**Given information:**
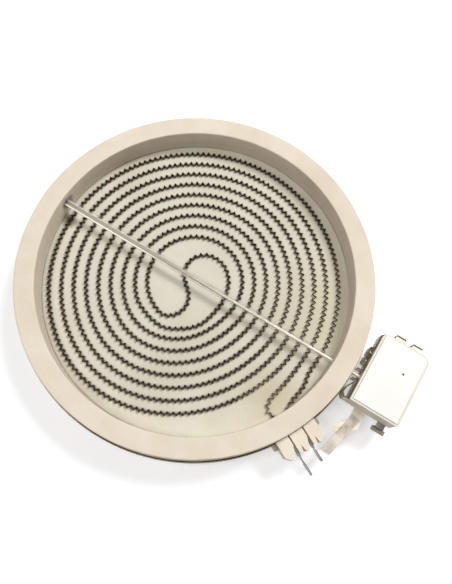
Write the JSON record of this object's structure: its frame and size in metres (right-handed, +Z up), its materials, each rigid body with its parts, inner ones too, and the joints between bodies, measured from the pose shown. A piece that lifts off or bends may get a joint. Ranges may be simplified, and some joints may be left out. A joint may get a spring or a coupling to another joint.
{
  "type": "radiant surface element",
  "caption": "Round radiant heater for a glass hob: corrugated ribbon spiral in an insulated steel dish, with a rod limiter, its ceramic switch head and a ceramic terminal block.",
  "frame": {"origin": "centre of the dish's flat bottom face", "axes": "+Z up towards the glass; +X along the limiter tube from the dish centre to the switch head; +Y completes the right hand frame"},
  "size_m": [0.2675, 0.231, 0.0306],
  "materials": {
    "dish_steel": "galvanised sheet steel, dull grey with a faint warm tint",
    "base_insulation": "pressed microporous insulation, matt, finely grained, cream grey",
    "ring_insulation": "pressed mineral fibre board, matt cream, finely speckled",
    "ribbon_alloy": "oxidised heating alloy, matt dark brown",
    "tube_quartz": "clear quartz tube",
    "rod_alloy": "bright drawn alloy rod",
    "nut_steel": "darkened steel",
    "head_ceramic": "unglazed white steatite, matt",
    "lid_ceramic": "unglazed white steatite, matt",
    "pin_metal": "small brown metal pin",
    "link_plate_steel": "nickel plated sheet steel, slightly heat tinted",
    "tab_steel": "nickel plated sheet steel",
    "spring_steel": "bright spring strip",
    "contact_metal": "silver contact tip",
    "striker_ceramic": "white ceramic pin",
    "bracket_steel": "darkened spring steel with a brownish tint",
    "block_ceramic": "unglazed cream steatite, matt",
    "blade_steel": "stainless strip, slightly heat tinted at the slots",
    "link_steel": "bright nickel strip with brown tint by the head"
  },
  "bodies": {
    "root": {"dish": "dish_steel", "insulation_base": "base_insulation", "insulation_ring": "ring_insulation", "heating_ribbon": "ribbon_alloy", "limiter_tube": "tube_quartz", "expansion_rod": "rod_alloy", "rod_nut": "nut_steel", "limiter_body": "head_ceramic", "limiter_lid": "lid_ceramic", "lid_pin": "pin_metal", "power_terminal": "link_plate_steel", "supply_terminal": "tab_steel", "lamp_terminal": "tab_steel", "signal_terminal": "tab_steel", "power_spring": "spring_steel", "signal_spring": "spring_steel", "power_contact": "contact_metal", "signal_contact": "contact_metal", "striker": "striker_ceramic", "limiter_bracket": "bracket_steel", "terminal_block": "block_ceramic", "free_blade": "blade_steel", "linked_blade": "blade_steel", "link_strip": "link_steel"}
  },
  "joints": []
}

**Goal:**
Print the listing above in its entirety, with every line exact.

**Output of the exercise:**
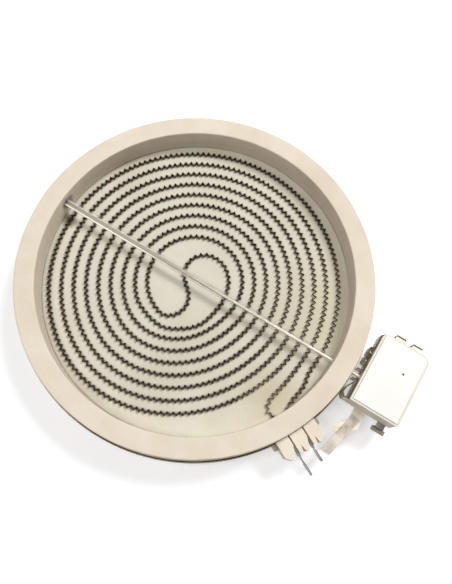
Write the JSON record of this object's structure: its frame and size in metres (right-handed, +Z up), its materials, each rigid body with its parts, inner ones too, and the joints between bodies, measured from the pose shown. A piece that lifts off or bends may get a joint. Ranges may be simplified, and some joints may be left out. A joint may get a spring or a coupling to another joint.
{
  "type": "radiant surface element",
  "caption": "Round radiant heater for a glass hob: corrugated ribbon spiral in an insulated steel dish, with a rod limiter, its ceramic switch head and a ceramic terminal block.",
  "frame": {"origin": "centre of the dish's flat bottom face", "axes": "+Z up towards the glass; +X along the limiter tube from the dish centre to the switch head; +Y completes the right hand frame"},
  "size_m": [0.2675, 0.231, 0.0306],
  "materials": {
    "dish_steel": "galvanised sheet steel, dull grey with a faint warm tint",
    "base_insulation": "pressed microporous insulation, matt, finely grained, cream grey",
    "ring_insulation": "pressed mineral fibre board, matt cream, finely speckled",
    "ribbon_alloy": "oxidised heating alloy, matt dark brown",
    "tube_quartz": "clear quartz tube",
    "rod_alloy": "bright drawn alloy rod",
    "nut_steel": "darkened steel",
    "head_ceramic": "unglazed white steatite, matt",
    "lid_ceramic": "unglazed white steatite, matt",
    "pin_metal": "small brown metal pin",
    "link_plate_steel": "nickel plated sheet steel, slightly heat tinted",
    "tab_steel": "nickel plated sheet steel",
    "spring_steel": "bright spring strip",
    "contact_metal": "silver contact tip",
    "striker_ceramic": "white ceramic pin",
    "bracket_steel": "darkened spring steel with a brownish tint",
    "block_ceramic": "unglazed cream steatite, matt",
    "blade_steel": "stainless strip, slightly heat tinted at the slots",
    "link_steel": "bright nickel strip with brown tint by the head"
  },
  "bodies": {
    "root": {"dish": "dish_steel", "insulation_base": "base_insulation", "insulation_ring": "ring_insulation", "heating_ribbon": "ribbon_alloy", "limiter_tube": "tube_quartz", "expansion_rod": "rod_alloy", "rod_nut": "nut_steel", "limiter_body": "head_ceramic", "limiter_lid": "lid_ceramic", "lid_pin": "pin_metal", "power_terminal": "link_plate_steel", "supply_terminal": "tab_steel", "lamp_terminal": "tab_steel", "signal_terminal": "tab_steel", "power_spring": "spring_steel", "signal_spring": "spring_steel", "power_contact": "contact_metal", "signal_contact": "contact_metal", "striker": "striker_ceramic", "limiter_bracket": "bracket_steel", "terminal_block": "block_ceramic", "free_blade": "blade_steel", "linked_blade": "blade_steel", "link_strip": "link_steel"}
  },
  "joints": []
}